Just before my interview she had been attacked for saying she took highly-paid speaking engagements because after they left the White House, she and Bill were “broke”. Can she understand what she calls in her campaign launch video “everyday Americans?” “Of course. I know how hard life is,” she said. “Bill and I had student loans. Neither of us was born with some kind of social standing and wealth. We were very fortunate because he was in public life for a long time but the flip side of it is that we really had to hustle to put together the resources that we needed once we got outside the White House. We could not go to some family estate or some beautiful home. We had to get out there and do it for ourselves.”

The word “hustle” is characteristically frank. Her critics say she is no valiant outsider, but a tough machine politician, a dynast tainted by her husband’s scandals, Whitewater and Lewinsky, plus her own secret emails in office. They say the Clinton Foundation has links with unpleasant regimes, that far from wishing to constrain neoliberal capitalism she is too cosy with Wall Street. Maybe so, but her supporters will counter no male politician is perfect either and that Clinton is the best shot at power women have had yet. Whatever her tawdry wheeler-dealing, Hillary has never deserted her feminist principles. As Secretary of State, she argued that girls’ education built economic development and women’s rights were human rights to leaders across the world who, she recalls, sat rolling their eyes.
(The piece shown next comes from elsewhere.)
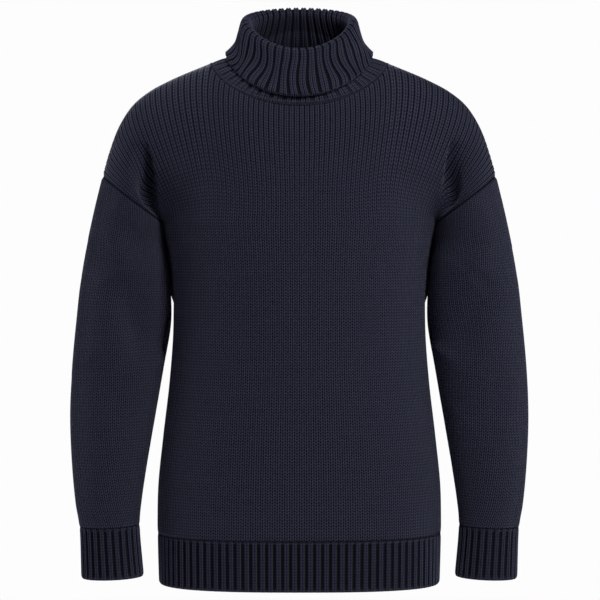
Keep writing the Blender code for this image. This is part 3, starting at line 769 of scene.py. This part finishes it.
def makeCollar(name, material):
    count = ribs["collar"]
    places, heights, wales = ribColumns(count, ribs["collarWidth"], True)
    steps = np.linspace(0, collar["sections"][-1][0], collar["rows"] + 1)
    rib = 2 * math.pi / count
    plain = -math.pi + 2 * math.pi * places / count
    middle = []
    for step in steps:
        # Ribs stray a little, by more on the turned-down part.
        stray = collar["wander"] * rib * smooth(*collar["wanderSteps"], step)
        lean = collar["slant"] * rib * smooth(*collar["slantSteps"], step)
        least = collar["wanderMiddle"]
        stray = stray * (least + (1 - least) * np.sin(plain) ** 2)
        angle = plain + lean * np.sin(plain)
        for share, waves, drift in collar["waves"]:
            angle = angle + share * stray * np.sin(waves * plain + drift * step)
        middle.append(neckSection(follow(collar["sections"], step), angle))
    middle = np.array(middle)
    normals = gridNormals(middle, True, -1)
    shown = middle + normals * cloth["wall"] / 2
    hidden = middle - normals * cloth["wall"] / 2
    leaning = plain + collar["slant"] * rib * np.sin(plain)
    seam = neckSection(collar["seam"], leaning)
    seamNormal = neckNormal(leaning)
    tangent = np.r_[seam[1:], seam[1:2]] - np.r_[seam[-2:-1], seam[:-1]]
    up = unit(np.cross(seamNormal, tangent))
    up = up * np.sign(up[:, 2:])
    hidden[0] = seam + up * cloth["seamGap"]
    shown[0] = hidden[0] - cloth["wall"] * seamNormal
    outward = normals.copy()
    outward[0] = -seamNormal

    run = np.linalg.norm(np.diff(middle, axis=0), axis=-1).mean(axis=1)
    run = np.r_[0, np.cumsum(run)]
    toEdge = run[-1] - run
    crest = heights[None, :]
    edge = dent(toEdge, 1, collar["edge"])[:, None]
    start = dent(run, 1, collar["seamReach"])[:, None]
    full = cloth["ribHeight"] * ribs["extraDepth"]
    ribbed = smooth(*collar["innerSteps"], steps)[:, None]
    height = crest * (1 - edge) + levelOf(collar["edgeHeight"], crest) * edge
    height = height * ribbed + collar["innerHeight"] * (1 - ribbed)
    sink = cloth["ribHeight"] - full
    rounded = dent(toEdge, ribs["rounding"], ribs["rounding"])[:, None]
    shown = shown + outward * (sink + height * full - rounded)[..., None]
    # The stand's strip below the turned-down edge has its ribs on the other face.
    below = smooth(*collar["stripSteps"], steps)[:, None]
    other = crest * (1 - start) + collar["stripSeamHeight"] * start
    other = other * full * below * collar["stripHeight"]
    hidden = hidden - outward * (other + collar["clearance"] * (1 - below))[..., None]
    # Painted shade: the furrows are darkened, and so is the cloth deep inside the collar.
    paintedShade = collar["shade"] * np.clip(1 - height / collar["shadeHeight"], 0, 1)
    strip = collar["stripShade"] * np.clip(1 - crest, 0, 1) ** 2 * (1 - start)
    paintedShade = np.where(steps[:, None] < collar["stripShadeSteps"][0], strip, paintedShade)
    deep = collar["insideShade"] * smooth(*collar["insideSteps"], steps)
    deep = deep * smooth(*collar["stripShadeSteps"], steps)
    paintedShade = np.maximum(paintedShade, deep[:, None])
    return makeSheet(name, shown, hidden, stitchUv(wales, run), 1.0, paintedShade, True, material)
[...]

Is America ready to elect a grandmother? I have just read a discussion about Clinton’s hormones, the likely temperament of the post-menopausal woman, as if oestrogen-depletion can be more dangerous than a surfeit of testosterone. She said: “We have had so many grandfathers in the White House that I think for someone to say: ‘In my mind you are disqualified because you might be a grandmother’ is just so ridiculous.”

They will say it all the same, because a female president – perhaps more than a black one – threatens the status quo. Angry men will still shout “make me a sandwich” at Hillary Clinton in 2016. But the difference is women, not just in America but all over the world, are ready to watch her back.